I just purchased my copy of Camera Works, so thanks to you and sisyphus for the info.
I agree on Reading 1922 being largely lackluster. This was my blurb-y note to self/Facebook about it:
North's stated desire to "return to the scene" of the year 1922 in the guise of an ideal reader who picks up not only Ulysses and The Waste Land from the bookshop shelf but also titles of realist and popular fiction, anthropology, philosophy, etc is a fascinating and potentially rich impulse and methodology, especially in complicating a po-mo tendency to bracket modernism as a reactionary, pig headed instance of Pound and Eliot playing cultural fascism.
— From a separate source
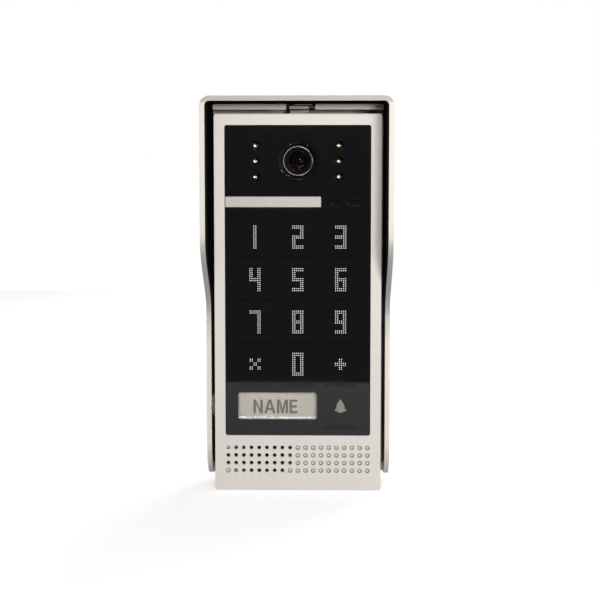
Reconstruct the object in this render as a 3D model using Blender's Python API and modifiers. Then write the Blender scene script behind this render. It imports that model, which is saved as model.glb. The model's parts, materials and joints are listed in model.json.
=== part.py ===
"""Wall-mounted video door station with a touch keypad, in a metal rain hood.

Metres, +Z up. The panel faces -Y, the wall is the plane Y = 0, and the origin is the centre
of the hood's back plate on its wall side. X is the panel's width, with +X to a visitor's right.
"""

from math import acos, asin, cos, degrees, pi, radians, sin

import bmesh
import bpy
from mathutils import Matrix, Vector

MM = 0.001
GAP = 0.3 * MM  # left between pieces that touch on the real object
REACH = 100 * MM  # how far a cutter runs past what it cuts

# Rain hood: a back plate with a roof and two cheeks, deep at the top and shallow at the bottom.
# A rib under the roof hides the gap over the panel, with a notch for the hook.
HOOD_WIDTH = 83.0 * MM
HOOD_HEIGHT = 171.6 * MM
HOOD_WALL = 2.2 * MM
HOOD_CORNER = 4.2 * MM
HOOD_ROOF = 1.1 * MM  # roof behind its thicker front lip
HOOD_LIP = 0.8 * MM
HOOD_DEPTH_TOP = 51.0 * MM
HOOD_DEPTH_BOTTOM = 22.0 * MM
HOOD_SWEEP_TOP = 24.5 * MM
HOOD_SWEEP_BOTTOM = -10.5 * MM
HOOD_TOE_RADIUS = 16.0 * MM
LINER_WALL = 0.8 * MM
LINER_SETBACK = 1.1 * MM
LINER_REAR = -18.2 * MM
LINER_ROOF_REAR = -27.0 * MM
RIB = (37.8 * MM, -25.4 * MM, -24.4 * MM, 81.2 * MM)
RIB_NOTCH = (-5.2 * MM, 7.7 * MM, 84.2 * MM)
CABLE_OPENING = (40.0 * MM, 44.0 * MM)
CABLE_CORNER = 4.0 * MM
CABLE_Z = 30.0 * MM
SCREW_SLOT = (4.6 * MM, 9.0 * MM)
SCREW_SLOT_X = 22.0 * MM
SCREW_SLOT_Z = (66.0 * MM, -62.0 * MM)

# Lock tab under the panel, and the hook that the panel hangs from
TAB_HALF_WIDTH = 8.0 * MM
TAB_FRONT = -16.0 * MM
TAB_THICKNESS = 1.5 * MM
LOCK_Y = -12.5 * MM
LOCK_SLOT = 4.4 * MM
TILT_AXIS = Vector((0.0, -13.7 * MM, 76.0 * MM))
HOOK_SIDES = (-3.9 * MM, 4.9 * MM)
HOOK_SHEET = 1.0 * MM
HOOK_TOP = 82.8 * MM
HOOK_FRONT = -26.2 * MM
TONGUE_LOW = 81.4 * MM
HOOK_TIP = 73.2 * MM
HOOK_FOOT = 58.0 * MM
LEAF_SIDES = (5.3 * MM, 7.2 * MM)
LEAF_BRIDGE = (-1.7 * MM, 6.0 * MM, -25.9 * MM)
LEAF_SHEET = 0.4 * MM
LEAF_CURL = 1.6 * MM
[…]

It may be out of reading fatigue, but I found myself irritated by the fact that such an exciting method produced such familiar insights: North may be immersing himself in 1922, but his analysis is so snugly of his own later moment that his novel approach basically just results in expanding present norms over a wider-than-usual cultural spectrum. Many of his figures are flattened to instances of projected psychologies and desires, which get to be framed as the complex real against which the texts themselves are then read as more simplistic, fixed symbols. For instance, I'm not sure how insightful it is to say that the mythical method Eliot describes in Ulysses has its exact double in the popularity of Egyptian-style clothes and design prior to and especially after the discovery of King Tut's tomb; yes, they are both instances of the past circulating in the present as signifier, but to leave it at that slides by the more interesting differences: for Eliot, this appearance of the past is the totalizing, unifying structure, whereas in the commodity sphere this particular appearance of the past is one in a multitude of novelties.
Anyway, there's stuff like this all over the book, though there are also stronger sections; I thought the chapter on world travel and photography opened up the most interesting line of inquiry.
As far as I'm concerned, the definitive reading of The Waste Land was given in comic-book form by Martin Rowson. I might even send you a photocopy if you haven't read it.